Linguistic research has revealed much of the underlying structure of human language. Programmers can now mimic that structure in their software and use statistical and other techniques to make up for the lack of shared experience between operator and machine.

Some of the obvious drawbacks of universal voice control have already been encountered. The dreadful prospect of an office full of people talking to their machines has brought about the headset and the throat microphone; these also address the fact that people feel ridiculous talking to something which is non-human. The increasing sophistication of voice-processing and linguistic-analysis tools cut out the dangers in inaccurate responses to input, preventing the computer from having to respond to every single word uttered, no matter how nonsensical it is in the overall context.

The fundamental objection to natural language interfaces is that they are about as unnatural as you can get.

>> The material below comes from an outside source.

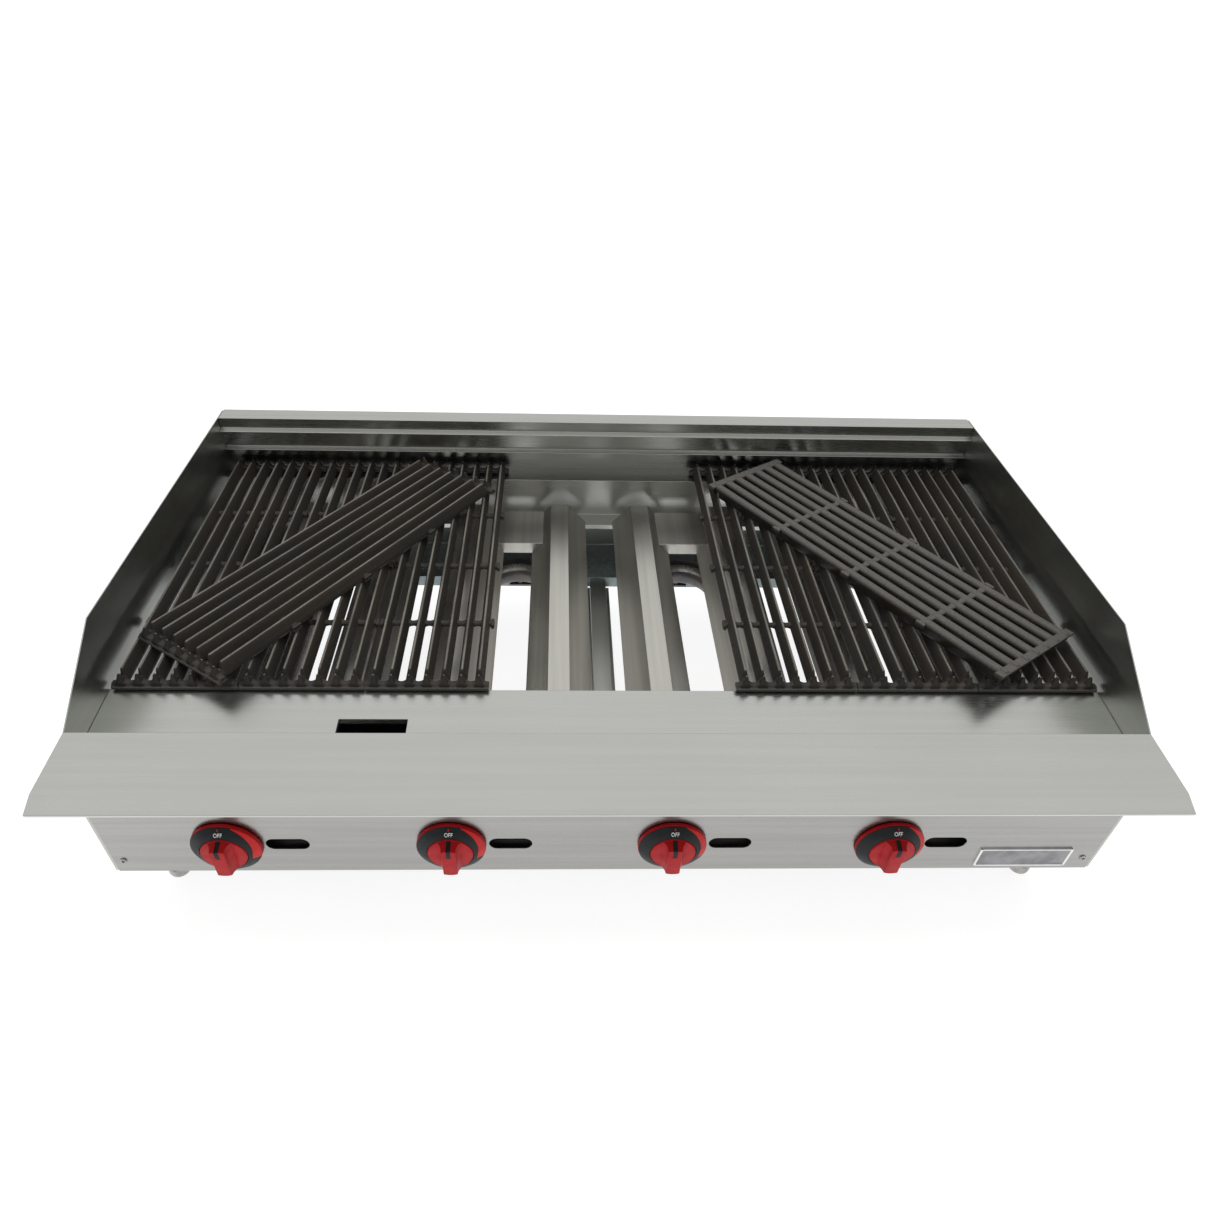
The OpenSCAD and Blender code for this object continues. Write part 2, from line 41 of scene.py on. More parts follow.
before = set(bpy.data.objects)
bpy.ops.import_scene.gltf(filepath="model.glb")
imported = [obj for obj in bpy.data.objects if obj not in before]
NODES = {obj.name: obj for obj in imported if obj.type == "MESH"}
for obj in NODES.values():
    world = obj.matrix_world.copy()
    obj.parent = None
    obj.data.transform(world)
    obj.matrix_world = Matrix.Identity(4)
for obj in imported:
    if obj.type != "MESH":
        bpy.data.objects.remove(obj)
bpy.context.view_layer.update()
FOUR = (1, 2, 3, 4)


# ---------------------------------------------------------------- materials


class Paint:
    """A material's node tree, written one node at a time."""

    def __init__(self, name, color, metallic, roughness):
        self.material = bpy.data.materials.new(name)
        self.material.use_nodes = True
        self.tree = self.material.node_tree
        self.bsdf = self.tree.nodes["Principled BSDF"]
        self.bsdf.inputs["Base Color"].default_value = (*color, 1)
        self.bsdf.inputs["Metallic"].default_value = metallic
        self.bsdf.inputs["Roughness"].default_value = roughness
        self.place = self.add("ShaderNodeTexCoord").outputs["Object"]

    def add(self, kind, **values):
        node = self.tree.nodes.new(kind)
        for key, value in values.items():
            if key in node.inputs:
                self.feed(node.inputs[key], value)
            else:
                setattr(node, key, value)
        return node

    def feed(self, socket, value):
        if isinstance(value, bpy.types.NodeSocket):
            self.tree.links.new(value, socket)
        else:
            socket.default_value = value

    def noise(self, stretch, detail=3.0, rough=0.55):
        """Noise from 0 to 1, with so many cells to a metre along X, Y and Z."""
        mapping = self.add("ShaderNodeMapping", Vector=self.place, Scale=stretch)
        noise = self.add(
            "ShaderNodeTexNoise",
            Vector=mapping.outputs[0],
            Scale=1.0,
            Detail=detail,
            Roughness=rough,
        )
        return noise.outputs["Fac"]

    def ramp(self, value, low, high, to_low, to_high):
        node = self.add("ShaderNodeMapRange", Value=value, interpolation_type="SMOOTHSTEP")
        for key, number in (
            ("From Min", low),
            ("From Max", high),
            ("To Min", to_low),
            ("To Max", to_high),
        ):
            node.inputs[key].default_value = number
        return node.outputs[0]

    def math(self, operation, a, b):
        node = self.add("ShaderNodeMath", operation=operation)
        self.feed(node.inputs[0], a)
        self.feed(node.inputs[1], b)
        return node.outputs[0]

    def blend(self, fac, a, b):
        """Colour a where fac is 0 and colour b where it is 1. Either may be a socket."""
        node = self.add("ShaderNodeMix", data_type="RGBA")
        self.feed(node.inputs["Factor"], fac)
        for socket, color in ((node.inputs[6], a), (node.inputs[7], b)):
            is_socket = isinstance(color, bpy.types.NodeSocket)
            self.feed(socket, color if is_socket else (*color, 1))
        return node.outputs[2]

    def height_mask(self, low, high):
        """0 under low and 1 over high, in millimetres of the piece's own Z."""
        split = self.add("ShaderNodeSeparateXYZ", Vector=self.place)
        return self.ramp(split.outputs["Z"], low * MM, high * MM, 0, 1)

    def finish(self, color=None, roughness=None, height=None, strength=0.2, distance=0.2):
        """Links what is given, and bumps the surface by height over distance millimetres."""
        if color is not None:
            self.feed(self.bsdf.inputs["Base Color"], color)
        if roughness is not None:
            self.feed(self.bsdf.inputs["Roughness"], roughness)
        if height is not None:
            bump = self.add(
                "ShaderNodeBump", Height=height, Strength=strength, Distance=distance * MM
            )
            self.feed(self.bsdf.inputs["Normal"], bump.outputs[0])
        return self.material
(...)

You might be able to order a computer about in its limited sphere of action, but it’ll never laugh at your jokes, make sarcastic comments or do many other things that make real human conversation so fascinating. If interaction is limited to didactic instruction from human to computer, why use up valuable processing time performing the immensely difficult task of decoding language correctly? To keep your hands free? From what, precisely?

There’s another psychological reason why language control is difficult: people that are not accustomed to giving crisp orders and expect them to be obeyed.

Controlling a computer by word power works best if you imitate a drill sergeant, avoiding all “could you’s” and “would you mind’s” that most of us use when trying to make someone do something they’d rather not do.

 

II. Answer the following questions.

1. Which word shows that the writer disapproves of the aims and attitudes of large companies? 2. What does the writer mean using the phrases “shared assumptions” and “the unwritten assumptions” when describing how computer researchers view natural language? 3. What has caused “delusion” of researchers? 4. Why do people have no difficulty in understanding one another? 5. What happened to the view that children acquire language by means of imitation? 6. Which phrase summarizes the fundamental problem faced by programmers? 7. How does the writer feel that communication with computers will always be limited? 8. What does the writer imply about attitudes of drill sergeants?

 

III. Improvements in communication technology mean that people are becoming isolated from one another. Do you think it might be true? What could be done to deal with the problem?